If there are N words in the dictionary, and longest word has length w, this is O(N*(w**2)), which I think is pretty good if N is large, and w is small
Define a “club” as a set of words which are all directly connected to one another.
“fat”, “hat”, “sat”
all belong to the club named ‘.at’, because they can all be converted by a substitution
at the position of the ‘.’.
For intermediate, “at” is added to the “.at” club, because “at” can be converted to any
of those words, and any of those words can be converted to “at”.
Breadth first search involves moving from a word to all of its clubs, and from clubs to all of their words.
Once navigation away from a club has occurred, it is emptied (no more need to use it, all members have been visited).
This helps avoid the O(N2) behavior of dense graphs (where N nodes may have N2 edges).
Another optimization (good for dense graphs) is to simultaneously search from both “begin” and “end”, and stop when those searches first intersect.
Edit: If word lengths are long (words are longer than the alphabet length), you could do something similar. Any time you “find” a word by doing a substitution at position x, tell the word that when searching for neighbors, it doesn’t need to do substitutions at that position, any such words have been already found. Similar logic could probably be used for the intermediate code (need to think about it). This probably gives a complexity (N words, word size w, alphabet size a) of O(Nwa).
Edit2: I downloaded an online list of English words (more than 300k words), modified the code a bit so that once the set of clubs were made, they could be reused (instead of emptying a club when visited, just mark them as visited). It turns out that connections are pretty sparse. With repeated testing of random pairs of words, the search rarely hit more than 10k words before either finding a path, or proving there was no path. That means that preprocessing the entire dictionary is not efficient, unless you are going to search for paths between multiple pairs of words. It takes my code about 100 seconds to preprocess the dictionary, and typically about 0.15 seconds to run the challenge on a pair of words. When it finds a long path (longest I saw was 18 steps), that takes about 3 seconds.
Edit3: A bit more on thought processes for this challenge. To solve this problem, there are two issues.
- Find the single-step neighbors of a word.
- Using (1) find the path (or perhaps just the cost of the path) from beginWord to endWord.
For item (2) a simple breadth-first search seems appropriate. You could do some optimistic searching (prefer to search in the direction of lowered edit-costs), but with so many dead-ends, the extra work doesn’t seem worth it.
For finding a word’s neighbors, the potential search strategies seem to be
a) Look at every word in the dictionary to see if it is a neighbor of the current word. O(dictionarysizewordsize) to find a single set of neighbors.
b) Look at every “transformation” of the current word, and see if that transformation is in the dictionary (after putting the dictionary into a set). So for “cat”, a possible transformation is “cgt”, so we’d check to see if “cgt” is in the dictionary. Preprocessing the dictionary is O(dictionarysizewordsize), but finding neighbors of a word is O(wordsize*alphabetsize). If the dictionary is bigger than the alphabet, and you end up doing very many “neighbor” searches, this is a win.

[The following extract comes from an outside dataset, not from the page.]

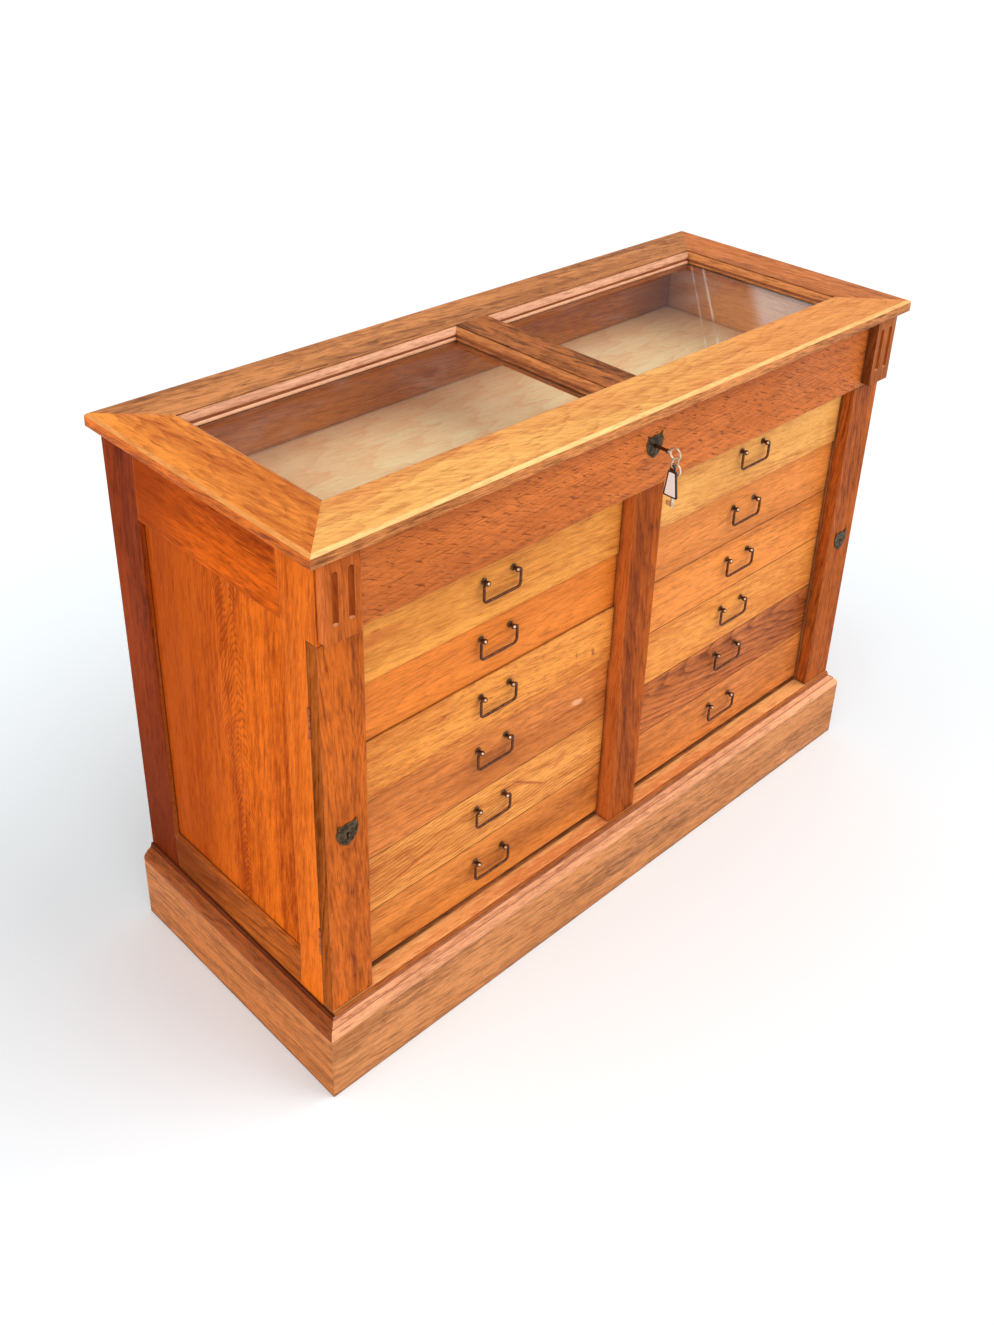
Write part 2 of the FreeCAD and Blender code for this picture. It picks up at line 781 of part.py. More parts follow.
def make_glazing():
    web_half = muntin_width / 2 - glass_rebate
    margin = glass_rebate - glass_edge_clearance
    pane = block(web_half + glass_edge_clearance, opening_half + margin,
                 opening_front - margin, opening_back + margin, glass_under, glass_top)
    save("glass_panes", [pane, mirrored(pane)])

    beads = mitred_strips(muntin_width / 2, opening_half, opening_front, opening_back, bead_width,
                          lambda start, inward: bead_face(start + Vector(0, 0, glass_top), inward))
    slip_height = glass_under - lid_drop_under
    slip_width = glass_rebate + bead_width - bead_small_width

    def slip_face(start, inward):
        foot = start + Vector(0, 0, lid_drop_under)
        rise = Vector(0, 0, slip_height)
        across = inward * slip_width
        points = [foot, foot + across, foot + across + rise, foot + rise]
        return Part.Face(Part.makePolygon(points + points[:1]))

    slips = mitred_strips(web_half, opening_half + glass_rebate, opening_front - glass_rebate,
                          opening_back + glass_rebate, slip_width, slip_face)
    strips = beads + slips
    save("glazing_beads", strips + [mirrored(strip) for strip in strips])


# Locking stiles with their furniture
def shield(x, z, face_y):
    half = shield_width / 2
    top = shield_height - shield_foot_drop

    def at(across, up):
        return Vector(x + across, face_y, z + up)

    edges = []
    for sign in (1, -1):
        foot = at(0, -shield_foot_drop)
        cheek = at(sign * shield_cheek_half, -shield_cheek_drop)
        shoulder = at(sign * half, shield_shoulder_rise)
        waist = at(sign * shield_waist_half, shield_waist_rise)
        horn = at(sign * shield_horn_half, top)
        dip = at(sign * shield_dip_half, top - shield_dip)
        edges.append(arc(foot, cheek, shoulder))
        edges.append(arc(shoulder, waist, horn))
        edges.append(arc(horn, dip, at(0, top - shield_peak_drop)))
    wire = Part.Wire(Part.__sortEdges__(edges))
    plate = Part.Face(wire).extrude(Vector(0, -shield_thickness, 0))
    return plate.cut(keyhole(x, z, face_y - shield_thickness, face_y))


def make_locking_stile(side_name, x_side, hinges):
    x_near = x_side * stile_inner
    x_far = x_side * case_half
    board = block(min(x_near, x_far), max(x_near, x_far), case_front, stile_back, stile_foot, stile_top)
    x = (x_near + x_far) / 2
    z = (stile_foot + stile_top) / 2
    half = stile_lock_width / 2
    face_y = stile_back - stile_lock_depth
    lock_z0 = z - stile_lock_height / 2
    lock = block(x - half, x + half, face_y, stile_back, lock_z0, lock_z0 + stile_lock_height)
    hole = keyhole(x, z, case_front, face_y)
    board = board.cut([lock, hole] + reliefs(hinges) + moving_metal(hinges))
    save(side_name + "_locking_stile", [board])
    save(side_name + "_stile_furniture", [shield(x, z, case_front), lock] + moving_metal(hinges))


# Lid lock with its bolt, key, ring and tag
key_z = case_top - key_height_below_case_top
bow_near_y = case_front - key_shank_out
bow_y = bow_near_y - key_bow_radius
ring_pivot_z = key_z - key_bow_radius
ring_centre_z = ring_pivot_z + key_bow_wire + ring_play - ring_inner_radius
ring_middle_radius = ring_inner_radius + ring_wall / 2
tag_pivot_z = ring_centre_z - math.sqrt(ring_middle_radius ** 2 - tag_offset ** 2)


def make_lid_lock():
    y0, y1, z0, z1 = lock_place()
    half = lid_lock_width / 2
    shell = block(-half, half, y0, y1, z0, z1)
    cavity = block(lock_wall - half, half - lock_wall, y0 + lock_wall, y1 - lock_wall,
                   z0 + lock_wall, z1 - lock_top_plate)
    middle_y = (y0 + y1) / 2
    bolt_half = bolt_width / 2
    half_thick = bolt_thickness / 2
    room = bolt_clearance
    slot = block(-bolt_half - room, bolt_half + room, middle_y - half_thick - room,
                 middle_y + half_thick + room, z1 - lock_top_plate, z1)
    shell = shell.cut([cavity, slot, keyhole(0, key_z, y0, y0 + lock_wall)])
    save("lid_lock", [shell, shield(0, key_z, case_front)])
    bolt_foot = key_z + key_bit_drop + bolt_above_bit
    bolt = block(-bolt_half, bolt_half, middle_y - half_thick, middle_y + half_thick, bolt_foot, z1)
    save("lid_lock_bolt", [bolt])


def make_key(bow_centre, along, bit_way, tip_distance, bit_start):
    # The bow is a ring in the plane of the shank and the bit.
    across = along.cross(bit_way)
    bow = Part.makeTorus(key_bow_radius, key_bow_wire, bow_centre, across)
    root = bow_centre + along * key_bow_radius
    shank = Part.makeCylinder(key_shank_radius, tip_distance - key_bow_radius, root, along)
    collar_root = root + along * key_collar_width
    collar = Part.makeCylinder(key_collar_radius, key_collar_width, collar_root, along)
    bit_root = bow_centre + along * bit_start - across * (key_bit_thickness / 2)
    corners = [bit_root, bit_root + along * key_bit_width,
               bit_root + along * key_bit_width + bit_way * key_bit_drop,
               bit_root + bit_way * key_bit_drop]
    bit = Part.Face(Part.makePolygon(corners + corners[:1])).extrude(across * key_bit_thickness)
    return bow.fuse([shank, collar, bit]).removeSplitter()


def make_keys():
    y0, y1, z0, z1 = lock_place()
    tip_y = y1 - lock_wall - key_tip_gap
    tip_distance = tip_y - bow_y
    bit_start = tip_distance - key_bit_width
    key = make_key(Vector(0, bow_y, key_z), Vector(0, 1, 0), Vector(0, 0, -1), tip_distance, bit_start)
    save("key", [key])

    outer = ring_inner_radius + ring_wall
    centre = (0, bow_y - ring_width / 2, ring_centre_z)
    far = (0, bow_y + ring_width / 2, ring_centre_z)
    ring = rod(outer, centre, far).cut(rod(ring_inner_radius, centre, far))
    drop = math.sqrt((ring_inner_radius - ring_play) ** 2 - spare_key_offset ** 2)
    spare_top = ring_centre_z - drop + key_bow_wire + ring_play
    spare_centre = Vector(spare_key_offset, bow_y, spare_top - key_bow_radius)
    spare_tip = key_length - key_bow_radius - key_bow_wire
    spare = make_key(spare_centre, Vector(0, 0, -1), Vector(0, 1, 0), spare_tip, spare_tip - key_bit_width)
    save("key_ring", [ring, spare])

    x0 = tag_offset - tag_thickness / 2
    x1 = tag_offset + tag_thickness / 2
    shoulder = tag_pivot_z - tag_neck
    foot = shoulder - tag_length
    outline = [(bow_y - tag_top_width / 2, shoulder), (bow_y + tag_top_width / 2, shoulder),
               (bow_y + tag_bottom_width / 2, foot), (bow_y - tag_bottom_width / 2, foot)]
    body = side_prism(outline, x0, x1)
    upright = [edge for edge in body.Edges if edge.BoundBox.XLength > tag_thickness - tolerance]
    body = body.makeFillet(tag_corner_radius, upright)
    neck_half = tag_eye_radius + tag_eye_wall
    eye = rod(neck_half, (x0, bow_y, tag_pivot_z), (x1, bow_y, tag_pivot_z))
    hole = rod(tag_eye_radius, (x0, bow_y, tag_pivot_z), (x1, bow_y, tag_pivot_z))
    neck = block(x0, x1, bow_y - neck_half, bow_y + neck_half, shoulder, tag_pivot_z)
    save("key_tag", [body.fuse([eye, neck]).cut(hole).removeSplitter()])


# Drawers: dovetailed sides, a bottom in grooves and a bail pull on each front
def drawer_solids(foot, height):
    x0 = drawer_inner_end
    x1 = drawer_outer_end
    front = block(x0, x1, drawer_plane, drawer_front_back, foot, foot + height)
    side_z0 = foot + drawer_side_rise
    side_z1 = side_z0 + drawer_side_height
    bottom_z0 = foot + drawer_bottom_rise
    bottom_z1 = bottom_z0 + drawer_bottom_thickness
    side = block(x0, x0 + drawer_side_thickness, drawer_front_back, drawer_back, side_z0, side_z1)
    spacing = drawer_side_height / dovetail_count
    for tail in range(dovetail_count):
        middle = side_z0 + (tail + 0.5) * spacing
        root = dovetail_width / 2 - dovetail_flare
        tip = dovetail_width / 2
        outline = [(drawer_front_back, middle - root), (drawer_front_back - dovetail_depth, middle - tip),
                   (drawer_front_back - dovetail_depth, middle + tip), (drawer_front_back, middle + root)]
        side = side.fuse(side_prism(outline, x0, x0 + drawer_side_thickness))
    side = side.removeSplitter()
    groove_depth = runner_reach + runner_end_clearance
    groove_half = runner_height / 2 + runner_clearance
    runner_z = foot + runner_rise
    groove = block(x0, x0 + groove_depth, drawer_front_back, drawer_back,
                   runner_z - groove_half, runner_z + groove_half)
    side = side.cut(groove)
    twist = x0 + x1
    far_side = mirrored(side)
    far_side.translate(Vector(twist, 0, 0))
    reach = drawer_side_thickness - drawer_bottom_groove
    bottom = block(x0 + reach, x1 - reach, drawer_front_back - drawer_bottom_groove,
                   drawer_back, bottom_z0, bottom_z1)
    back = block(x0 + drawer_side_thickness, x1 - drawer_side_thickness,
                 drawer_back - drawer_back_thickness, drawer_back, bottom_z1, side_z1)
    front = front.cut([side, far_side, bottom])
    side = side.cut(bottom)
    far_side = far_side.cut(bottom)
    return [front, side, far_side, back, bottom]


def pull_posts(x, z):
    posts = []
    nuts = []
    ball_y = drawer_plane - pull_standoff
    for sign in (-1, 1):
        px = x + sign * pull_post_spacing / 2
        rose = rod(rose_radius, (px, drawer_plane, z), (px, drawer_plane - rose_thickness, z))
        stem = rod(stem_radius, (px, drawer_plane, z), (px, ball_y, z))
        ball = Part.makeSphere(post_ball_radius, Vector(px, ball_y, z))
        spigot = rod(spigot_radius, (px, drawer_plane, z), (px, drawer_front_back + nut_thickness, z))
        bore_radius = bail_wire_radius + bail_clearance
        bore_end = px - sign * (bail_end_inset + bail_end_gap)
        bore = rod(bore_radius, (bore_end, ball_y, z), (px + sign * post_ball_radius, ball_y, z))
        posts.append(rose.fuse([stem, ball, spigot]).cut(bore).removeSplitter())
        nut = rod(nut_radius, (px, drawer_front_back, z), (px, drawer_front_back + nut_thickness, z))
        nuts.append(nut.cut(rod(spigot_radius, (px, drawer_front_back, z),
                                (px, drawer_front_back + nut_thickness, z))))
    return posts + nuts


def bail(x, z):
    y = drawer_plane - pull_standoff
    leg = bail_width / 2
    end = pull_post_spacing / 2 - bail_end_inset
    top = bail_top_bend
    low = bail_bottom_bend
    turn = 1 - math.sqrt(0.5)

    def at(across, up):
        return Vector(x + across, y, z + up)

    edges = [line(at(-end, 0), at(top - leg, 0))]
    edges.append(arc(at(top - leg, 0), at(top * turn - leg, -top * turn), at(-leg, -top)))
    edges.append(line(at(-leg, -top), at(-leg, low - bail_drop)))
    edges.append(arc(at(-leg, low - bail_drop), at(low * turn - leg, low * turn - bail_drop),
                     at(low - leg, -bail_drop)))
    edges.append(line(at(low - leg, -bail_drop), at(leg - low, -bail_drop)))
    edges.append(arc(at(leg - low, -bail_drop), at(leg - low * turn, low * turn - bail_drop),
                     at(leg, low - bail_drop)))
    edges.append(line(at(leg, low - bail_drop), at(leg, -top)))
    edges.append(arc(at(leg, -top), at(leg - top * turn, -top * turn), at(leg - top, 0)))
    edges.append(line(at(leg - top, 0), at(end, 0)))
    section = Part.Wire([Part.Circle(at(-end, 0), Vector(1, 0, 0), bail_wire_radius).toShape()])
    return Part.Wire(edges).makePipeShell([section], True, False)


def make_drawers():
    for bank, x_side in (("left", -1), ("right", 1)):
        for row in range(1, drawer_rows + 1):
            foot = drawer_foot(bank, row)
            z = foot + pull_heights_in_drawer[bank][row - 1]
            solids = drawer_solids(foot, drawer_pitch(bank, row) - drawer_gap)
            if x_side < 0:
                solids = [mirrored(solid) for solid in solids]
            posts = pull_posts(x_side * pull_centre, z)
            solids[0] = solids[0].cut(posts)
            groups = {"drawer": solids, "pull_posts": posts, "bail": [bail(x_side * pull_centre, z)]}
            shift = Vector(0, -proud_by if row in drawers_standing_proud[bank] else 0, 0)
            for kind, pieces in groups.items():
                for piece in pieces:
                    piece.translate(shift)
                save(bank + "_" + kind + "_" + str(row), pieces)


os.makedirs("parts", exist_ok=True)
left_hinges = stile_hinges(-1)
right_hinges = stile_hinges(1)
back_hinges = lid_hinges()
make_plinth()
make_bottom_board()
make_sides(left_hinges, right_hinges)
make_back(back_hinges)
make_frieze()
make_runner_frames()
make_display_floor()
make_lid(back_hinges)
make_glazing()
make_locking_stile("left", -1, left_hinges)
make_locking_stile("right", 1, right_hinges)
save("case_hinge_leaves", fixed_metal(left_hinges + right_hinges + back_hinges))
make_lid_lock()
make_keys()
make_drawers()
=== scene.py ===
import math

import bmesh
import bpy
from mathutils import Matrix, Vector


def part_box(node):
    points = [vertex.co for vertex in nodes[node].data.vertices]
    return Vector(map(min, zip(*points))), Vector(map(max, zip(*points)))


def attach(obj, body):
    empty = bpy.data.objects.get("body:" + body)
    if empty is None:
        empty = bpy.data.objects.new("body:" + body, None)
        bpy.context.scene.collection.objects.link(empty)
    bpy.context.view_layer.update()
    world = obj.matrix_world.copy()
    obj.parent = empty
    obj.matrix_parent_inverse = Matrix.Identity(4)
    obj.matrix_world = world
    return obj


# Shop display cabinet. Metres, in the CAD part's frame: X right, Y back, Z up.

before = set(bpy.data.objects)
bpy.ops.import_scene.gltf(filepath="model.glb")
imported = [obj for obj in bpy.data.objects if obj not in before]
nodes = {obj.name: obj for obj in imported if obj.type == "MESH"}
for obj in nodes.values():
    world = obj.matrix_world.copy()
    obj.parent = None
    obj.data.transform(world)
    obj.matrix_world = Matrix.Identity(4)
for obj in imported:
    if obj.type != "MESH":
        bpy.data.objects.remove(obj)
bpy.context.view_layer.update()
scene = bpy.context.scene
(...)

c) Put words into groupings that make things more efficient. Possible groupings to put neighbors together:
- Group words by length, since even for intermediate, neighbors have similar lengths.
- Group words by “first half” and “second half”. Any neighbor of mine (with the same length) has either the same first half, or the same second half, and that search is easy to extend to slightly longer or shorter neighbors. Consider looking for neighbors of “football”. The dictionary I downloaded has over 49k eight-letter words, but only 88 of them either begin with “foot” or end with “ball”. This costs more preprocessing (each word is now in two hash tables), but a single hash-table lookup gives a fairly short list of candidate matches.
- Lots of other potential groupings (group words by their count of each vowel). For all kinds of counting strategies, words can only be neighbors if their counts are no more than one apart.
- I ended up taking the grouping a bit farther, so that if-and-only-if two words are in a same group, they are neighbors. The disadvantage is that it takes a lot of preprocessing, O(dictionarySizewordSizewordSize) in both time and space. One advantage was some simplicity (never having to check for partial matches). Also, when several words are in the same group (cat,hat,fat,mat,pat,sat,bat,rat,vat), there are O(N^2) edges between the words, but the search only every has to spend time on O(N) of those edges (there are O(N) edges between the “group” and its words). In hindsight, large groups like this are probably uncommon for longer words.
- Potential other optimizations (not done)
++ Group all words by length (fast in python), but don’t put them into other groups (hash tables) unless/until a search actually reaches their word length.
++ Use different techniques based on word length and number of words of a particular length. The dictionary I downloaded had less than four hundred words of length 20. Any non-trivial processing of a list that short may be wasted.